### Problem to solve
Write the data out again in full, with no departure from the original.

═════ Information supplied

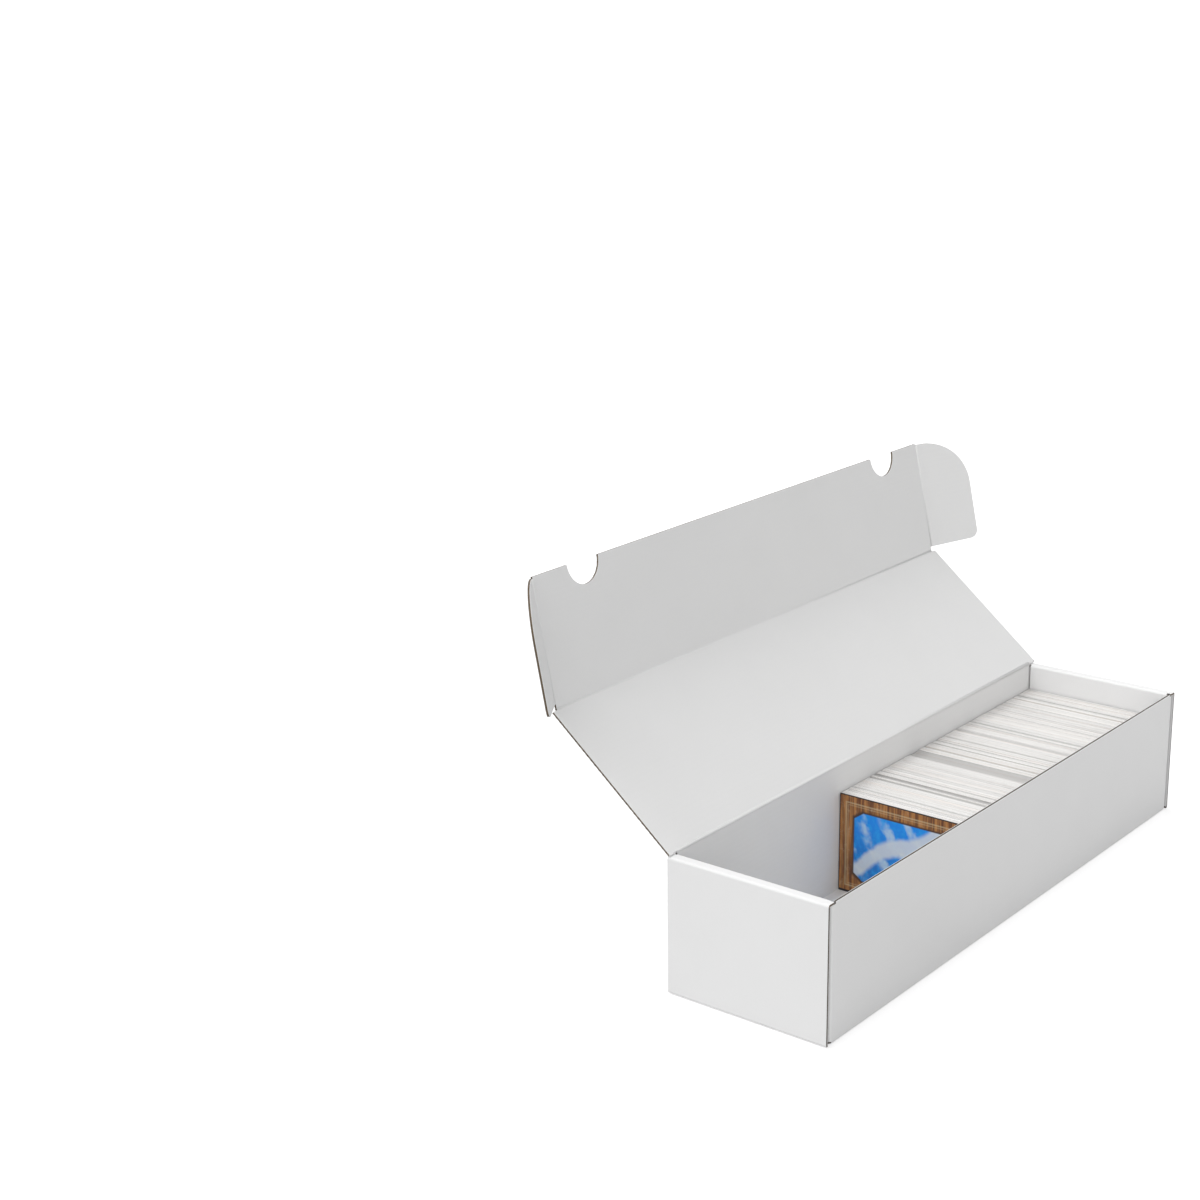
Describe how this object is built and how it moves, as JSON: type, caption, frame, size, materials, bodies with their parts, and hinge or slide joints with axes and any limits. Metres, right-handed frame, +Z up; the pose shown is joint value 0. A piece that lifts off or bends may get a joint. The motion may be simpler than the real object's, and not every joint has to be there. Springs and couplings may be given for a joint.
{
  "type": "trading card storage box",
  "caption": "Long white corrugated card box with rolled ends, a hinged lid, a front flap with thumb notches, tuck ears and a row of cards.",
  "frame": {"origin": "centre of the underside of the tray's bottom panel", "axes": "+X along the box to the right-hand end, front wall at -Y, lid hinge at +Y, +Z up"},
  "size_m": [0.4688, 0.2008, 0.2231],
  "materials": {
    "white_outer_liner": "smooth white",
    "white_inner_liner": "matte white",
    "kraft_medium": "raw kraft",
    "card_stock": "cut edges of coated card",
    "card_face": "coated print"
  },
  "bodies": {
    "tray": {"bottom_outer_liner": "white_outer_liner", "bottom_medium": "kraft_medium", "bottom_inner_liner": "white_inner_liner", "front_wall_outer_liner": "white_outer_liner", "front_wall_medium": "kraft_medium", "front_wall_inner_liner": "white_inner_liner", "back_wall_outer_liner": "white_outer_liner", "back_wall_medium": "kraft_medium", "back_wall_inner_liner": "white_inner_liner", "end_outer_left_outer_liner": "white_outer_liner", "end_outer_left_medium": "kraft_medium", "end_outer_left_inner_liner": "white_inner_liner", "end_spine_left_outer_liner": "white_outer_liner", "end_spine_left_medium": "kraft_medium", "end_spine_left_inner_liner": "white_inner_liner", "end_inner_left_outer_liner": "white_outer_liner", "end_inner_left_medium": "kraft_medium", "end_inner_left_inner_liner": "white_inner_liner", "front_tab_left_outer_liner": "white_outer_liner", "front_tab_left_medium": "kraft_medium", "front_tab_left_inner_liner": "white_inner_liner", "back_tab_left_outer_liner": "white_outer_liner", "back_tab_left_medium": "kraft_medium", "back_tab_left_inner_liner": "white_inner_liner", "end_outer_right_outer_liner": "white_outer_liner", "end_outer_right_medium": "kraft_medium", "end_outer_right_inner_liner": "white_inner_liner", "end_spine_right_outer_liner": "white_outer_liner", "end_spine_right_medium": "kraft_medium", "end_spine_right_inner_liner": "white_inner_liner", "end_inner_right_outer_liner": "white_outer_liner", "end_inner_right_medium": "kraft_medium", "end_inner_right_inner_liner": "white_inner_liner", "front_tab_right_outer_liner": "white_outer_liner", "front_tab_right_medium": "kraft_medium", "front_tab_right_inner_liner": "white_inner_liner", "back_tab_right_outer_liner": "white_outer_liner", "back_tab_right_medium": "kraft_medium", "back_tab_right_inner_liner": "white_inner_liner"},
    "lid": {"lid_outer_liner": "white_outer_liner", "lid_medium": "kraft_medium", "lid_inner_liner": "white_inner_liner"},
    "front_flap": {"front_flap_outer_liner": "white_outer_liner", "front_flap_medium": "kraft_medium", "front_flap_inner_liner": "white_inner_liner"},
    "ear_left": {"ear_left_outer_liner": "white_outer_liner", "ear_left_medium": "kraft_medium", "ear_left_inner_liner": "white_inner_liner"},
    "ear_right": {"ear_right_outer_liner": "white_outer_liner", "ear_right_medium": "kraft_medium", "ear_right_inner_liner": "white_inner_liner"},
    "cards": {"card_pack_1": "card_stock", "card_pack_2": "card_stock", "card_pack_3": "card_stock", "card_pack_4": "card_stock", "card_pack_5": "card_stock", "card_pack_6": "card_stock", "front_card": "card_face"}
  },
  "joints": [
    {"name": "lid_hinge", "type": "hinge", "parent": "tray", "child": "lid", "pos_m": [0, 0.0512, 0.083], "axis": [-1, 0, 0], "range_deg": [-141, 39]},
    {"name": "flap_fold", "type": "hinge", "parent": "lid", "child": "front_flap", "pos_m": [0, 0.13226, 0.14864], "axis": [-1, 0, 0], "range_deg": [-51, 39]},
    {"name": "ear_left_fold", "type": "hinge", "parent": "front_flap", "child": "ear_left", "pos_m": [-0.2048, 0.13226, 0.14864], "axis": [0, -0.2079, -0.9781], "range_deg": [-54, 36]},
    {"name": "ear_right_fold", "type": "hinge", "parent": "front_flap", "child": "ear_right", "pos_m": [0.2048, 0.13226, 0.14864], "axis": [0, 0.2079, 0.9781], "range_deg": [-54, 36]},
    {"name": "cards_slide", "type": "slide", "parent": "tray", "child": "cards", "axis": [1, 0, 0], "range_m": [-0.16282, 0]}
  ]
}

══════════

### Answer for the task
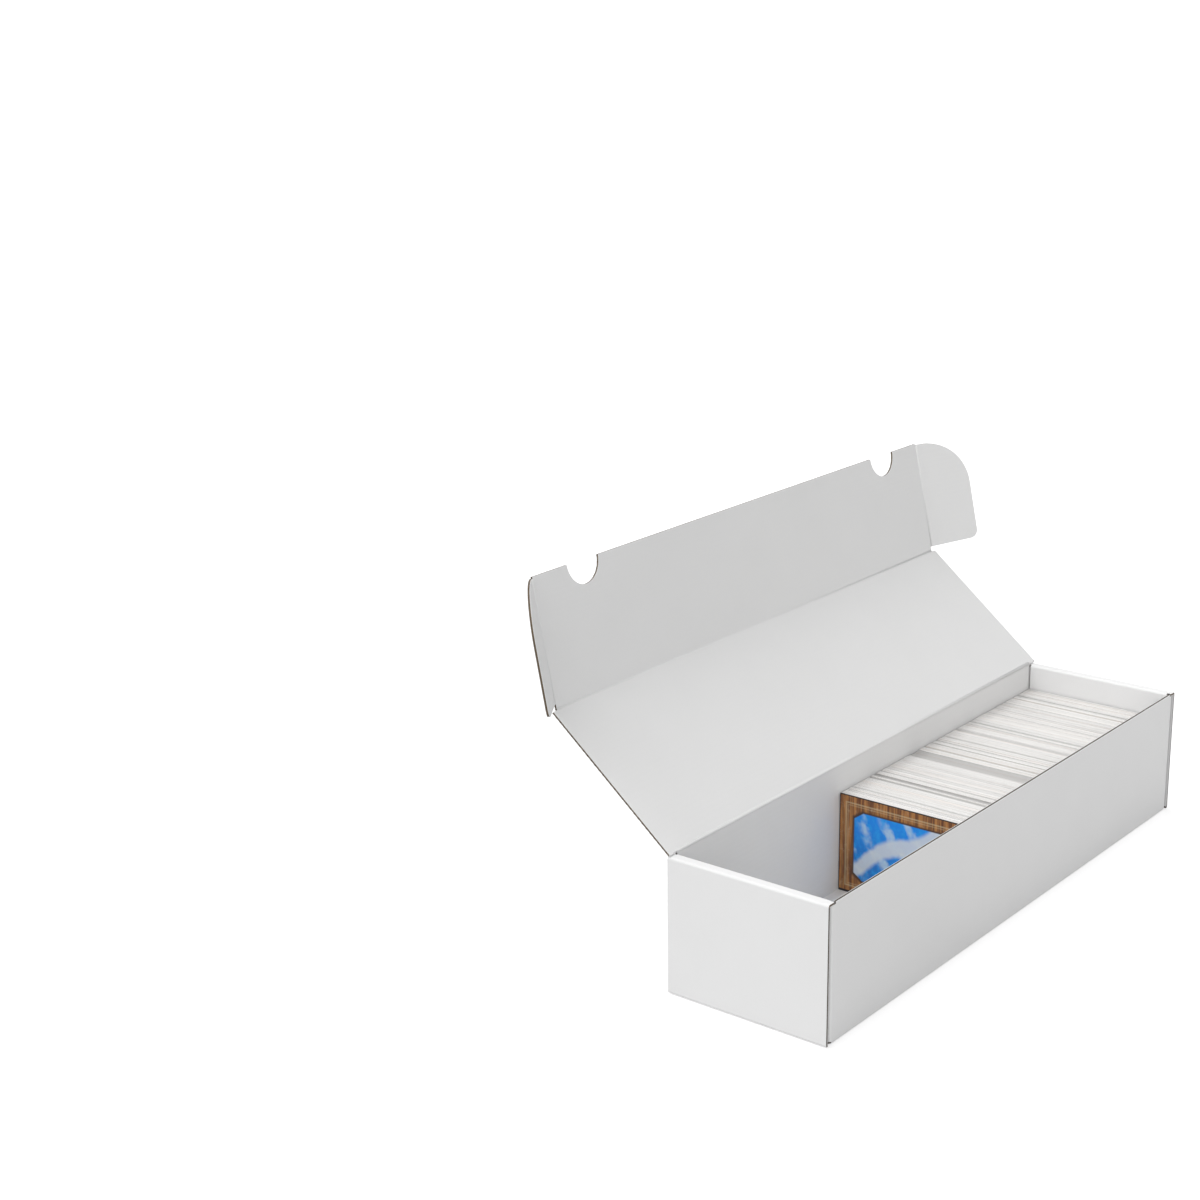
Describe how this object is built and how it moves, as JSON: type, caption, frame, size, materials, bodies with their parts, and hinge or slide joints with axes and any limits. Metres, right-handed frame, +Z up; the pose shown is joint value 0. A piece that lifts off or bends may get a joint. The motion may be simpler than the real object's, and not every joint has to be there. Springs and couplings may be given for a joint.
{
  "type": "trading card storage box",
  "caption": "Long white corrugated card box with rolled ends, a hinged lid, a front flap with thumb notches, tuck ears and a row of cards.",
  "frame": {"origin": "centre of the underside of the tray's bottom panel", "axes": "+X along the box to the right-hand end, front wall at -Y, lid hinge at +Y, +Z up"},
  "size_m": [0.4688, 0.2008, 0.2231],
  "materials": {
    "white_outer_liner": "smooth white",
    "white_inner_liner": "matte white",
    "kraft_medium": "raw kraft",
    "card_stock": "cut edges of coated card",
    "card_face": "coated print"
  },
  "bodies": {
    "tray": {"bottom_outer_liner": "white_outer_liner", "bottom_medium": "kraft_medium", "bottom_inner_liner": "white_inner_liner", "front_wall_outer_liner": "white_outer_liner", "front_wall_medium": "kraft_medium", "front_wall_inner_liner": "white_inner_liner", "back_wall_outer_liner": "white_outer_liner", "back_wall_medium": "kraft_medium", "back_wall_inner_liner": "white_inner_liner", "end_outer_left_outer_liner": "white_outer_liner", "end_outer_left_medium": "kraft_medium", "end_outer_left_inner_liner": "white_inner_liner", "end_spine_left_outer_liner": "white_outer_liner", "end_spine_left_medium": "kraft_medium", "end_spine_left_inner_liner": "white_inner_liner", "end_inner_left_outer_liner": "white_outer_liner", "end_inner_left_medium": "kraft_medium", "end_inner_left_inner_liner": "white_inner_liner", "front_tab_left_outer_liner": "white_outer_liner", "front_tab_left_medium": "kraft_medium", "front_tab_left_inner_liner": "white_inner_liner", "back_tab_left_outer_liner": "white_outer_liner", "back_tab_left_medium": "kraft_medium", "back_tab_left_inner_liner": "white_inner_liner", "end_outer_right_outer_liner": "white_outer_liner", "end_outer_right_medium": "kraft_medium", "end_outer_right_inner_liner": "white_inner_liner", "end_spine_right_outer_liner": "white_outer_liner", "end_spine_right_medium": "kraft_medium", "end_spine_right_inner_liner": "white_inner_liner", "end_inner_right_outer_liner": "white_outer_liner", "end_inner_right_medium": "kraft_medium", "end_inner_right_inner_liner": "white_inner_liner", "front_tab_right_outer_liner": "white_outer_liner", "front_tab_right_medium": "kraft_medium", "front_tab_right_inner_liner": "white_inner_liner", "back_tab_right_outer_liner": "white_outer_liner", "back_tab_right_medium": "kraft_medium", "back_tab_right_inner_liner": "white_inner_liner"},
    "lid": {"lid_outer_liner": "white_outer_liner", "lid_medium": "kraft_medium", "lid_inner_liner": "white_inner_liner"},
    "front_flap": {"front_flap_outer_liner": "white_outer_liner", "front_flap_medium": "kraft_medium", "front_flap_inner_liner": "white_inner_liner"},
    "ear_left": {"ear_left_outer_liner": "white_outer_liner", "ear_left_medium": "kraft_medium", "ear_left_inner_liner": "white_inner_liner"},
    "ear_right": {"ear_right_outer_liner": "white_outer_liner", "ear_right_medium": "kraft_medium", "ear_right_inner_liner": "white_inner_liner"},
    "cards": {"card_pack_1": "card_stock", "card_pack_2": "card_stock", "card_pack_3": "card_stock", "card_pack_4": "card_stock", "card_pack_5": "card_stock", "card_pack_6": "card_stock", "front_card": "card_face"}
  },
  "joints": [
    {"name": "lid_hinge", "type": "hinge", "parent": "tray", "child": "lid", "pos_m": [0, 0.0512, 0.083], "axis": [-1, 0, 0], "range_deg": [-141, 39]},
    {"name": "flap_fold", "type": "hinge", "parent": "lid", "child": "front_flap", "pos_m": [0, 0.13226, 0.14864], "axis": [-1, 0, 0], "range_deg": [-51, 39]},
    {"name": "ear_left_fold", "type": "hinge", "parent": "front_flap", "child": "ear_left", "pos_m": [-0.2048, 0.13226, 0.14864], "axis": [0, -0.2079, -0.9781], "range_deg": [-54, 36]},
    {"name": "ear_right_fold", "type": "hinge", "parent": "front_flap", "child": "ear_right", "pos_m": [0.2048, 0.13226, 0.14864], "axis": [0, 0.2079, 0.9781], "range_deg": [-54, 36]},
    {"name": "cards_slide", "type": "slide", "parent": "tray", "child": "cards", "axis": [1, 0, 0], "range_m": [-0.16282, 0]}
  ]
}